Fine motor development involves improving skills that use the small muscles. Activities such as grasping, drawing, cutting, gluing, manipulating, and pointing promotes fine motor development. Improved eye-hand coordination becomes more refined as the child gains more control of their small muscles.
- Give him blocks to hold in his hands.
- Let him play with plastic bowls and containers. Be especially careful of small objects that could end up in ears or noses, or inhaled into a child’s lungs.
- Help him use his fingers to point at objects.
- Allow her to put toothpaste on her toothbrush and brush her teeth.
- Give her a fork and spoon to use at mealtime.
- Collect scrap paper in a box and let her practice cutting with safe scissors.
- Teach him how to fasten his clothes.
- Keep a supply of balloons on hand for your child to practice eye-hand coordination by keeping the balloon in the air.
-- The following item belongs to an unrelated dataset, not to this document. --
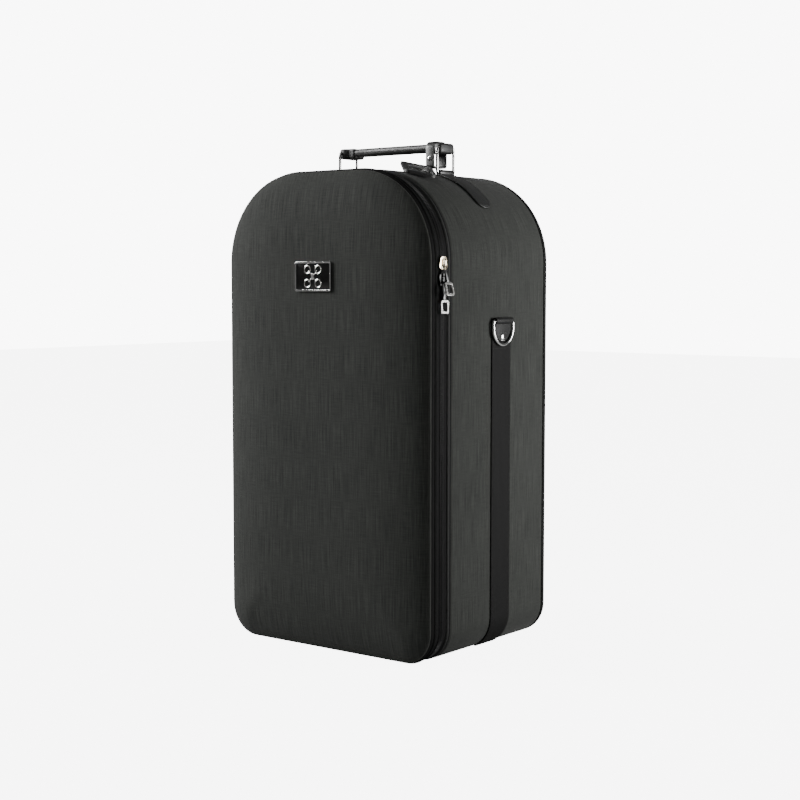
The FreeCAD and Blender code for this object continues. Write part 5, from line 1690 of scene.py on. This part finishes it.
@dataclass
class LuggageTag(Assembly):
    """The tag that lies on the shoulder and the strap that holds it to the grip."""

    x: float = 61 * MM
    strap: float = 12 * MM
    thick: float = 1.8 * MM
    hinge: tuple[float, float, float] = (50 * MM, -6 * MM, 568 * MM)
    heading: tuple[float, float, float] = (-48.0, 13.2, -11.0)
    length: float = 64 * MM
    width: float = 38 * MM
    body_thick: float = 3.6 * MM

    def stand(self) -> Matrix:
        """The tag's own frame: X along it, Y across it, Z out of its upper face."""
        yaw, pitch, roll = (math.radians(value) for value in self.heading)
        turn = Matrix.Rotation(yaw, 4, "Z") @ Matrix.Rotation(pitch, 4, "Y") @ Matrix.Rotation(roll, 4, "X")
        return Matrix.Translation(self.hinge) @ turn

    def build(self) -> None:
        """Builds every piece."""
        self.leather()
        self.loop_strap()

    def leather(self) -> None:
        """Builds the tag: two sewn leathers with a window over a blank card."""
        middle = 1.2 * MM + self.length / 2
        turned = Matrix.Rotation(-math.pi / 2, 4, "Z")
        base = Bench.plate("tag_base", self.width, self.length, self.body_thick, 7 * MM, 0, 8)
        with Bench.editing(base, "FACE"):
            Bench.choose(base, "faces", lambda spot: spot.z > self.body_thick * 0.99)
            bpy.ops.mesh.inset(thickness=6.4 * MM, depth=0)
            bpy.ops.mesh.inset(thickness=0.3 * MM, depth=-0.9 * MM)
        Bench.soften(base, 0.55 * MM, 3, 40)
        Bench.place(base, self.stand() @ Matrix.Translation((middle, 0, -self.body_thick / 2)) @ turned)
        self.dress(Bench.smooth(base, 35), TAG_LEATHER, Body.TAG, "tag_body")
        card = Bench.plate("tag_paper", self.width - 14 * MM, self.length - 16 * MM, 0.3 * MM, 1 * MM, 0)
        Bench.place(card, self.stand() @ Matrix.Translation((middle, 0, 0.95 * MM)) @ turned)
        self.dress(card, CARD, Body.TAG, "tag_card")
        pane = Bench.plate("tag_pane", self.width - 14 * MM, self.length - 16 * MM, 0.3 * MM, 1 * MM, 0.05 * MM)
        Bench.place(pane, self.stand() @ Matrix.Translation((middle, 0, 1.35 * MM)) @ turned)
        self.dress(pane, VINYL, Body.TAG, "tag_window")
        line = Bench.loop("tag_line", self.width - 5 * MM, self.length - 5 * MM, 5 * MM, 5 * MM, 8)
        Bench.place(line, self.stand() @ Matrix.Translation((middle, 0, self.body_thick / 2)) @ turned)
        self.dress(Bench.sew("tag_stitches", line, 2.8 * MM, 0.5 * MM), LEATHER_THREAD, Body.TAG)

    def loop_strap(self) -> None:
        """Builds the strap: a leather loop over the grip, a tongue to the tag and a snap."""
        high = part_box("tag_strap")[1]
        wide, tall = 26.4 * MM, high[2] - (588.591 - 22 - 1.8) * MM
        loop = Bench.loop("loop", wide - self.thick, tall - self.thick, 7 * MM, 3 * MM, 8)
        with Bench.editing(loop, "EDGE"):
            bpy.ops.mesh.select_all(action="SELECT")
            bpy.ops.mesh.extrude_region_move(TRANSFORM_OT_translate={"value": (0, 0, self.strap)})
            bpy.ops.mesh.select_all(action="SELECT")
            bpy.ops.mesh.normals_make_consistent(inside=False)
        Bench.apply(loop, "SOLIDIFY", thickness=self.thick, offset=0)
        Bench.soften(loop, 0.4 * MM)
        stand = Matrix.Translation((self.x - self.strap / 2, 20 * MM, high[2] - tall / 2))
        Bench.place(loop, stand @ SIDE_ON)
        tongue = Bench.plate("tongue", 5.6 * MM, self.strap, self.thick, 1 * MM, 0.4 * MM)
        Bench.place(tongue, self.stand() @ Matrix.Translation((-3.1 * MM, 11 * MM, -0.9 * MM)))
        strap = Bench.join("tag_loop_strap", loop, tongue)
        self.dress(Bench.smooth(strap), LEATHER, Body.TAG_LOOP, "tag_strap")
        snap = Bench.dome("tag_snap", 3.2 * MM, 0.35, (24, 12))
        Bench.place(snap, Matrix.Translation((self.x, (20 - 13.2) * MM, 576 * MM)) @ UPRIGHT)
        self.dress(Bench.smooth(snap), CHROME, Body.TAG_LOOP)


@dataclass
class Interior(Assembly):
    """The foam layers, with softened cut edges."""

    soften: float = 1.6 * MM

    def build(self) -> None:
        """Builds every piece."""
        for node, name in (("foam_front_layer", "foam_bays"), ("foam_rear_layer", "foam_middle"),
                           ("foam_base", "foam_back")):
            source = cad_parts[node]
            piece = source.copy()
            piece.data = source.data.copy()
            bpy.context.scene.collection.objects.link(piece)
            piece.parent = None
            piece.matrix_world = Matrix.Identity(4)
            piece.name = name
            for mark in [key for key in piece.keys() if key.startswith("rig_")]:
                del piece[mark]
            Bench.close(piece, 0.00005)
            Bench.apply(piece, "DECIMATE", decimate_type="DISSOLVE", angle_limit=math.radians(2))
            Bench.soften(piece, self.soften, 3, 55)
            self.dress(Bench.smooth(piece, 40), FOAM, Body.CASE, node)


# ---------------------------------------------------------------------------------------------
# Studio
# ---------------------------------------------------------------------------------------------
@dataclass
class Studio:
    """Camera, soft lights and a pale floor."""

    eye: tuple[float, float, float] = (1.1662, -1.4822, 0.4295)
    aim: tuple[float, float, float] = (0.0, 0.0, 0.2795)
    lens: float = 70.1
    shift: tuple[float, float] = (0.0181, 0.0086)
    ambient: float = 0.09
    backdrop: float = 9.0
    mirrored: float = 0.05
    paper_glow: float = 7.0

    def build(self) -> None:
        """Sets up the camera, the floor and the lights."""
        data = bpy.data.cameras.new("studio_camera")
        data.lens = self.lens
        data.sensor_width = 36.0
        data.shift_x, data.shift_y = self.shift
        data.clip_start, data.clip_end = 0.01, 50.0
        camera = bpy.data.objects.new("studio_camera", data)
        camera.location = self.eye
        camera.rotation_euler = (Vector(self.aim) - Vector(self.eye)).to_track_quat("-Z", "Y").to_euler()
        bpy.context.scene.collection.objects.link(camera)
        bpy.context.scene.camera = camera
        Bench.pick()
        bpy.ops.mesh.primitive_plane_add(size=14, location=(0, 0, 0))
        floor = Bench.take("floor")
        floor.data.materials.append(self.paper())
        self.sky()
        self.light("left_bank", (-2.3, -1.25, 1.5), (0, 0, 0.38), 1.1, 130)
        self.light("right_bank", (1.0, 0.5, 0.42), (0.12, 0, 0.4), 0.5, 17)
        self.light("top_bank", (-0.3, -1.0, 2.2), (0, 0, 0.55), 0.9, 7)

    def paper(self) -> bpy.types.Material:
        """The floor's white paper, lit up a little for the camera so that it reads as white."""
        paper = bpy.data.materials.new("floor_paper")
        paper.use_nodes = True
        canvas = Canvas(paper.node_tree)
        shader = paper.node_tree.nodes["Principled BSDF"]
        ray = canvas.add("ShaderNodeLightPath").outputs["Is Camera Ray"]
        canvas.set(shader, Base_Color=(0.35, 0.35, 0.35, 1), Roughness=0.9, Emission_Color=(1, 1, 1, 1),
                   Emission_Strength=canvas.times(ray, self.paper_glow))
        return paper

    def sky(self) -> None:
        """The white room: bright behind the case, dim as light on it."""
        world = bpy.data.worlds.new("studio_world")
        world.use_nodes = True
        canvas = Canvas(world.node_tree)
        rays = canvas.add("ShaderNodeLightPath")
        seen = canvas.ramp(rays.outputs["Is Camera Ray"], 0, 1, self.ambient, self.backdrop)
        mirrored = canvas.times(rays.outputs["Is Glossy Ray"], self.mirrored)
        background = world.node_tree.nodes["Background"]
        background.inputs[0].default_value = (1, 1, 1, 1)
        world.node_tree.links.new(canvas.plus(seen, mirrored), background.inputs[1])
        bpy.context.scene.world = world

    @staticmethod
    def light(name: str, spot: tuple[float, float, float], aim: tuple[float, float, float], size: float,
              power: float) -> None:
        """Adds a square soft light.

        Args:
            name: Its name.
            spot: Where it stands.
            aim: Where it points.
            size: Its side.
            power: Its power in watts.
        """
        data = bpy.data.lights.new(name, "AREA")
        data.shape = "SQUARE"
        data.size = size
        data.energy = power
        lamp = bpy.data.objects.new(name, data)
        lamp.location = spot
        lamp.rotation_euler = (Vector(aim) - Vector(spot)).to_track_quat("-Z", "Y").to_euler()
        bpy.context.scene.collection.objects.link(lamp)


def main() -> None:
    """Builds the studio and every sub-assembly."""
    logging.basicConfig(level=logging.INFO, format="%(message)s")
    Studio().build()
    upper = Slider(name="upper")
    lower = Slider(name="lower", finish=BLACK_SLIDER, body=Body.SLIDER_LOWER, pull_body=Body.PULL_LOWER, nose=1,
                   lean=0.0)
    groups: list[Assembly] = [Tub(), Lid(), Zip(), NamePlate(), upper, lower, SideStrap(side=Side.RIGHT),
                              SideStrap(side=Side.LEFT), Handle(), LuggageTag(), Interior()]
    for group in groups:
        group.build()
        LOG.info("%s: %d pieces", type(group).__name__, group.count)


if __name__ == "__main__":
    main()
- Cover the kitchen table with large white butcher paper, and then allow him to draw pictures, write words, etc. while he is waiting to eat or when he is finished eating.
- Start a young child's puzzle on the least disruptive corner of the kitchen cabinets.
- Have her work on the puzzle while you are preparing meals.
- Assign the task of setting the table to your child. This challenges their fine motor skills as well as teaches them responsibility.